There are multiple thematic elements present in Parasite, but I believe that the idea of class divide and how it reflects how our society’s upper class views the lower class helped make this movie stand out.
This class division is primarily evident during a flooding scene towards the end of the movie. When a massive storm occurs, the Parks view the event as comforting and pleasing as it allowed Da-Song to sleep outside in their backyard in a tent and helped clear the air pollution the next day.
However, the storm is devastating for the Kims. It causes water to overflow from sewer pipes, drains, and toilets that flood the Kim family’s entire neighborhood, destroying precious belongings and leaving those residents homeless for the night. The Kims are then forced to sleep in a gym along with hundreds of other people whose homes were destroyed.
The morning after, the Parks invite the Kims over to celebrate Da-Song’s birthday and asks Mr. Kim if he can help run some errands for the celebration. On her way shopping, Mrs. Park announces her gratitude for the storm as it created perfect weather for the party, oblivious of the fact it destroyed Mr. Kim’s home.
This statement, of course, angers Mr. Kim as he realizes that the upper class really has no care or consideration for the poor. The Parks do not understand how hard the Kims’ lives are, taking their wealth for granted while thousands of people are suffering in poverty. They see this storm as a blessing for them but are unaware of how it destroyed the Kims’ home and left hundreds of other people homeless.
The Parks’ attitude towards this storm is similar to our society’s upper class. Some of these people may also take their wealth and living situation for granted, thankful for events that are beneficial to them but unaware of how those events may ruin the lives of others.
I think what Bong Joon-ho is trying to tell us through this flooding scene is how wealth and power should not divide us.

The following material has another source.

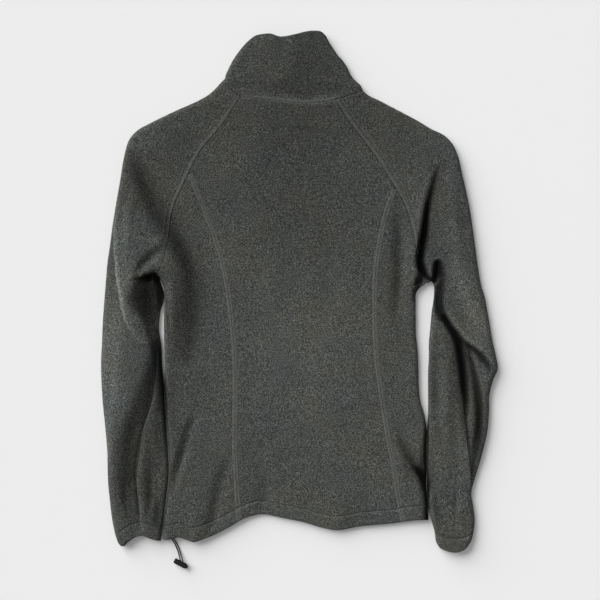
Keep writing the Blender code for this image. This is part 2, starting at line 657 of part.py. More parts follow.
def collar_front(way, fold, sleeve_neck, front_neck):
    """The layer below, from one fold (way -1 left, 1 right) to the zip."""
    neck = np.vstack([fold[:1], sleeve_neck, front_neck])
    shares = share_of(neck)
    edge_x = ZIP_X + way * ZIP_GAP
    corner = np.array([edge_x, curve_value(COLLAR_TOP, edge_x) - COLLAR_FRONT_SHORT])
    edge = spline(COLLAR_TOP, 201)
    edge = edge[edge[:, 0] * way > edge_x * way][::-way]
    top = at_shares(np.vstack([edge, corner]), shares)
    top[1:-1, 1] -= COLLAR_FRONT_SHORT * smooth(shares[1:-1] / COLLAR_FRONT_FROM)
    zip_edge = np.stack([np.full(len(fold), edge_x), np.linspace(neck[-1, 1], corner[1], len(fold))], axis=1)
    plan = patch(neck, top, fold, zip_edge)
    clear = COLLAR_CLEAR * np.linspace(1.0, 0.0, len(fold))[:, None] * (shares > 0)
    plan[:, :, 0] -= way * clear * (shares < 1.0)
    plan[:, :, 1] += clear
    return collar_layer(plan, False, False)


def make_collar(fleece, front_necks, sleeve_necks):
    """A stand collar pressed flat: one sheet from the zip round the left fold, across the back, and round the
    right fold to the zip again. Its seam shares the points of the pieces it is sewn to."""
    count = COLLAR_ROWS + 1
    left, right = spline(COLLAR_LEFT, count), spline(COLLAR_RIGHT, count)
    bottom = collar_seam()
    back = patch(bottom, at_shares(spline(COLLAR_TOP, 201), share_of(bottom)), left, right)
    back[:, :, 1] += COLLAR_CLEAR * np.linspace(1.0, 0.0, count)[:, None]
    back_faces = collar_layer(back, True, True)
    left_faces = collar_front(-1, left, sleeve_necks["left"], front_necks["left"])
    right_faces = collar_front(1, right, sleeve_necks["right"], front_necks["right"])
    outer, inner = (np.concatenate([low[:, :0:-1], top, high[:, 1:]], axis=1)
                    for low, top, high in zip(left_faces, back_faces, right_faces))
    soften(outer, inner)
    wall("collar", outer, inner, fleece)


# ---------------------------------------------------------------- zip

def cloth_below(y):
    """Thickness of the cloth that the zip's tape lies on: the front's, then the collar's."""
    return CLOTH + (COLLAR_CLOTH - CLOTH) * smooth((y - 169.0) / 10.0)


def zip_strip(name, x_from, x_to, above, thick, y_from, y_to, finish):
    """A strip along the zip at a height above the cloth's inner face, following the cloth's lift."""
    flat = np.linspace(y_from, LIFT_FROM_Y, 12)
    lifted = np.linspace(LIFT_FROM_Y, y_to, 14)[1:]
    y = np.concatenate([flat, lifted])
    plan = np.stack(np.meshgrid([x_from, x_to], y), axis=2)
    base = lift(plan[..., 0], plan[..., 1]) + cloth_below(plan[..., 1]) + above
    low = np.dstack([plan, base])
    high = low.copy()
    high[..., 2] += thick
    wall(name, high, low, finish)


def box_points(low, high):
    """Corner points of a box, in metres, and its faces."""
    xs, ys, zs = zip(low, high)
    points = [(x * MM, y * MM, z * MM) for z in zs for y in ys for x in xs]
    faces = [(0, 2, 3, 1), (4, 5, 7, 6), (0, 1, 5, 4), (2, 6, 7, 3), (0, 4, 6, 2), (1, 3, 7, 5)]
    return points, faces


def bevelled(piece, width, segments=2):
    bevel = piece.modifiers.new("edges", "BEVEL")
    bevel.width = width * MM
    bevel.segments = segments
    bevel.limit_method = "ANGLE"
    return piece


def guide(piece):
    """Keep a shape as a boolean's operand only."""
    piece.hide_render = True
    piece.display_type = "WIRE"
    return piece


def combine(piece, others, operation):
    for other in others:
        step = piece.modifiers.new(operation.lower(), "BOOLEAN")
        step.operation = operation
        step.object = guide(other)
    return piece


def make_zip(tape, metal):
    tape_start, tape_end = CHAIN_END_Y - BOX["tape_beside"], SLIDER_Y + 1.0
    for side, way in (("left", -1), ("right", 1)):
        near_chain = ZIP_X + way * (0.5 * CHAIN_WIDTH + SEAM)
        edges = sorted((near_chain, near_chain + way * TAPE_WIDTH))
        zip_strip(f"zip_tape_{side}", *edges, SEAM, TAPE_THICK, tape_start, tape_end, tape)
    zip_strip("zip_chain", ZIP_X - 0.5 * CHAIN_WIDTH, ZIP_X + 0.5 * CHAIN_WIDTH, -CHAIN_THICK, CHAIN_THICK,
              CHAIN_END_Y, tape_end, tape)
    low = (ZIP_X - BOX["half_width"], CHAIN_END_Y - SEAM - BOX["length"], CLOTH - BOX["below"])
    high = (ZIP_X + BOX["half_width"], CHAIN_END_Y - SEAM, CLOTH)
    bevelled(solid("zip_box", *box_points(low, high), tape), 0.5)
    make_slider(metal, tape_end)


def slider_block(name, metal, half_width, y, z):
    """A block of the slider, astride the zip: y and z are its two limits, y from the slider's middle."""
    low = (ZIP_X - half_width, SLIDER_Y + y[0], z[0])
    high = (ZIP_X + half_width, SLIDER_Y + y[1], z[1])
    return solid(name, *box_points(low, high), metal)


def make_slider(metal, tape_end):
    """Two plates joined by a post beyond the tape's end, and a bridge below them for the pull tab."""
    half, long, plate = 0.5 * SLIDER["width"], 0.5 * SLIDER["length"], SLIDER["plate"]
    low_plate = LIFT + COLLAR_CLOTH - CHAIN_THICK - SEAM - plate
    high_plate = LIFT + COLLAR_CLOTH + SEAM + TAPE_THICK + SEAM
    slider = slider_block("zip_slider", metal, half, (-long, long), (low_plate, low_plate + plate))
    upper = slider_block("slider_back_plate", metal, half, (-long, long), (high_plate, high_plate + plate))
    post = slider_block("slider_post", metal, POST["half_width"],
                        (tape_end - SLIDER_Y + POST["from_tape"], long - POST["from_end"]),
                        (low_plate + OVERLAP, high_plate + plate - OVERLAP))
    leg, bar_low = BRIDGE["leg"], low_plate - BRIDGE["height"]
    ends = (BRIDGE["low_end"], BRIDGE["high_end"])
    bridge = [slider_block("slider_bridge", metal, BRIDGE["half_width"], y, (bar_low, top))
              for y, top in ((ends, bar_low + leg), ((ends[0], ends[0] + leg), low_plate + OVERLAP),
                             ((ends[1] - leg, ends[1]), low_plate + OVERLAP))]
    combine(slider, [upper, post, *bridge], "UNION")
    make_pull(metal, SLIDER_Y + 1.0, 0.5 * (low_plate + bar_low + leg))


def make_pull(metal, hinge_y, hinge_z):
    """The pull tab: a round-ended plate with a slot, whose cross bar sits in the slider's bridge. Its origin
    is on the hinge, and it lies under the chain, towards the hem."""
    around = PULL["around"]
    angle = np.linspace(0.0, 2.0 * math.pi, around, endpoint=False) + math.pi / around
    half, bar = 0.5 * PULL["width"], PULL["bar"]
    top, bottom = 0.5 * bar, 0.5 * bar - PULL["length"]
    slot_top, slot_bottom = -0.5 * bar, -0.5 * bar - PULL["slot_length"]

    def ring(half_width, high, low, power):
        """A rectangle with rounded ends: a superellipse of the given power."""
        x = half_width * np.sign(np.cos(angle)) * np.abs(np.cos(angle)) ** power
        y = 0.5 * (high + low) + 0.5 * (high - low) * np.sign(np.sin(angle)) * np.abs(np.sin(angle)) ** power
        return np.stack([x, y], axis=1)

    outline = ring(half, top, bottom, 0.42)
    slot = ring(0.5 * PULL["slot_width"], slot_top, slot_bottom, 0.4)
    points, faces = [], []
    for z in (-0.5 * PULL["thick"], 0.5 * PULL["thick"]):
        for line in (outline, slot):
            points.extend((x * MM, y * MM, z * MM) for x, y in line)
    for k in range(around):
        n = (k + 1) % around
        for a, b in ((0, 1), (1, 3), (3, 2), (2, 0)):
            faces.append((a * around + k, a * around + n, b * around + n, b * around + k))
    pull = solid("pull_tab", points, faces, metal)
    pull.location = (ZIP_X * MM, hinge_y * MM, hinge_z * MM)
    pull.rotation_euler = (PULL_REST, 0.0, 0.0)


# ---------------------------------------------------------------- drawcord and cord lock

def make_cord(plastic):
    """The two strands of the hem's cord, side by side from inside the hem to the cord lock."""
    route = spline(CORD_ROUTE, CORD_POINTS)
    run = np.gradient(route, axis=0)
    sideways = np.stack([-run[:, 1], run[:, 0], np.zeros(len(run))], axis=1)
    sideways /= np.linalg.norm(sideways, axis=1, keepdims=True)
    spacing = np.linspace(*CORD_PITCH, len(route))[:, None]
    for name, way in (("drawcord_1", -1), ("drawcord_2", 1)):
        points = route + sideways * way * 0.5 * spacing
        curve = bpy.data.curves.new(name, "CURVE")
        curve.dimensions = "3D"
        curve.bevel_depth = 0.5 * CORD * MM
        curve.bevel_resolution = 2
        curve.use_fill_caps = True
        line = curve.splines.new("POLY")
        line.points.add(len(points) - 1)
        for point, place in zip(line.points, points * MM):
            point.co = (*place, 1.0)
        curve.materials.append(plastic)
        bpy.context.scene.collection.objects.link(bpy.data.objects.new(name, curve))


def turned(name, profile, finish, around=LOCK_AROUND):
    """A round solid about its X axis, from a profile of (along, radius) that starts and ends on the axis."""
    points = [(profile[0][0] * MM, 0.0, 0.0)]
    for along, radius in profile[1:-1]:
        for k in range(around):
            angle = 2.0 * math.pi * k / around
            points.append((along * MM, radius * math.cos(angle) * MM, radius * math.sin(angle) * MM))
    points.append((profile[-1][0] * MM, 0.0, 0.0))
    last = len(points) - 1
    faces = []
    for k in range(around):
        n = (k + 1) % around
        faces.append((0, 1 + k, 1 + n))
        faces.append((last, last - around + n, last - around + k))
        for ring in range(len(profile) - 3):
            a, b = 1 + ring * around, 1 + (ring + 1) * around
            faces.append((a + k, b + k, b + n, a + n))
    return solid(name, points, faces, finish)


def place_on_lock(piece, along):
    """Put a turned piece on the cord lock's axis, so far along it."""
    x = LOCK_END[0] + along * math.cos(LOCK_TURN)
    y = LOCK_END[1] + along * math.sin(LOCK_TURN)
    piece.location = (x * MM, y * MM, LOCK_RADIUS * MM)
    piece.rotation_euler = (0.0, 0.0, LOCK_TURN)
    return piece


def make_cord_lock(plastic):
    """A barrel with a bore for its plunger and a slot for the cord, on its side on the floor."""
    radius, length = LOCK_RADIUS, LOCK_LENGTH
    bore, depth = LOCK_BORE["radius"], LOCK_BORE["depth"]
    barrel = turned("cord_lock_barrel", [(0.0, 0.0), (0.0, 2.3), (0.4, 3.0), (1.0, 3.4), (1.8, radius),
                                         (length - 0.5, radius), (length, radius - 0.5), (length, bore),
                                         (length - depth, bore), (length - depth, 0.0)], plastic)
    slot_from = LOCK_SLOT["along"] - 0.5 * LOCK_SLOT["length"]
    low = (slot_from, radius - LOCK_SLOT["depth"], -0.5 * LOCK_SLOT["height"])
    high = (slot_from + LOCK_SLOT["length"], radius + 1.0, 0.5 * LOCK_SLOT["height"])
    slot = solid("cord_slot", *box_points(low, high), plastic)
    combine(barrel, [slot], "DIFFERENCE")
    place_on_lock(barrel, 0.0)
    place_on_lock(slot, 0.0)
    r, inside, outside = PLUNGER["radius"], PLUNGER["inside"], PLUNGER["outside"]
    plunger = turned("cord_lock_plunger", [(-inside, 0.0), (-inside, r), (outside - 0.9, r),
                                           (outside - 0.3, r - 0.35), (outside, r - 1.1), (outside, 0.0)], plastic)
    place_on_lock(plunger, length)


def main():
    clear_scene()
    fleece = material("fleece", COLOURS["fleece"], 0.95)
    tape = material("zip_tape", COLOURS["tape"], 0.8)
    metal = material("zip_metal", COLOURS["metal"], 0.35, 1.0)
    plastic = material("cord_plastic", COLOURS["plastic"], 0.4)
    make_centre_back(fleece)
    make_side_back(fleece, "left", PRINCESS_LEFT)
    make_side_back(fleece, "right", PRINCESS_RIGHT)
    front_necks = {"left": make_front(fleece, "left", ZIP_X - ZIP_GAP),
                   "right": make_front(fleece, "right", ZIP_X + ZIP_GAP)}
    sleeve_necks = {side: make_sleeve(fleece, side) for side in ("left", "right")}
    make_collar(fleece, front_necks, sleeve_necks)
    make_zip(tape, metal)
    make_cord(plastic)
    make_cord_lock(plastic)


main()
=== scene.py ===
# %% [markdown]
# # A fleece zip jacket, laid flat on its front
#
# The jacket is eight pieces of brushed fleece: a centre back, two side backs, two fronts, two raglan
# sleeves and a stand collar, with a zip in front and an elastic cord in the hem. It lies on its front, so
# the back shows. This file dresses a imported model. The model holds each piece at its real size, and the
# cells below put a finer surface, a material and the sewing in its place, one piece after another.

# %% Load the model and measure it
import json
import math

import bpy
import numpy as np
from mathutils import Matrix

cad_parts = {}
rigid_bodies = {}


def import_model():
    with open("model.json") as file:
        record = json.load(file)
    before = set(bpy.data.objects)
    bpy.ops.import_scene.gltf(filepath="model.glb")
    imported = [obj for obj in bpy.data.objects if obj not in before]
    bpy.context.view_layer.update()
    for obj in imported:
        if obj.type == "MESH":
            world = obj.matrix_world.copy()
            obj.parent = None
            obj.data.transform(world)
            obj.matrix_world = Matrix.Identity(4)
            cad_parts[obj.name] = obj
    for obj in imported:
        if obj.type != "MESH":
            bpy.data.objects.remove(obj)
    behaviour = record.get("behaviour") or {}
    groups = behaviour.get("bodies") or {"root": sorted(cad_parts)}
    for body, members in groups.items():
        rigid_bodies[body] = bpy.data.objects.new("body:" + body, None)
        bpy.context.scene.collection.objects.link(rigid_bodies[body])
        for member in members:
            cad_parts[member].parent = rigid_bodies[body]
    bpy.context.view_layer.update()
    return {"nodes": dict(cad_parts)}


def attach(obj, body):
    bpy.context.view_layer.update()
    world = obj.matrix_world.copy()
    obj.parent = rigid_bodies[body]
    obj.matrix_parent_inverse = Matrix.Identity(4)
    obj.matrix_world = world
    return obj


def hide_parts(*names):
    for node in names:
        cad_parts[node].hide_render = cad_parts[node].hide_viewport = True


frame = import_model()
MM = 0.001

# %% [markdown]
# ## Camera, floor and light
#
# A garment that is laid out is looked at from straight above, through a long lens, so that its outline
# isn't bent. The camera looks down from two metres. Two soft lights do the work: one straight above, which
# keeps the shadows pale, and a wide low window at the upper left, which draws the nap and leaves a broad
# soft shadow below and to the right of each edge. Sun lamps with wide angles light the whole floor evenly.
# The world's light is the pale room.

# %% Camera
VIEW_CENTRE, CAMERA_HEIGHT = (0.0004, -0.0117), 1.965
LENS, SENSOR = 85.0, 36.0
scene_objects = bpy.context.scene.collection.objects

camera_data = bpy.data.cameras.new("camera")
camera_data.lens = LENS
camera_data.sensor_width = SENSOR
camera = bpy.data.objects.new("camera", camera_data)
camera.location = (*VIEW_CENTRE, CAMERA_HEIGHT)
scene_objects.link(camera)
bpy.context.scene.camera = camera
bpy.context.scene.view_settings.view_transform = "Standard"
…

We are all human beings, whether some of us are richer than others, and consideration and care between these people is always the most important thing to consider.
Parasite shows the unfairness of the class divide in our society and perfectly depicts this theme between the Parks and the Kims. While the film may be dark with its situations, I believe that it ultimately deserved all its awards for its incredible plots and themes that reflect our current world. But, of course, that is just my opinion.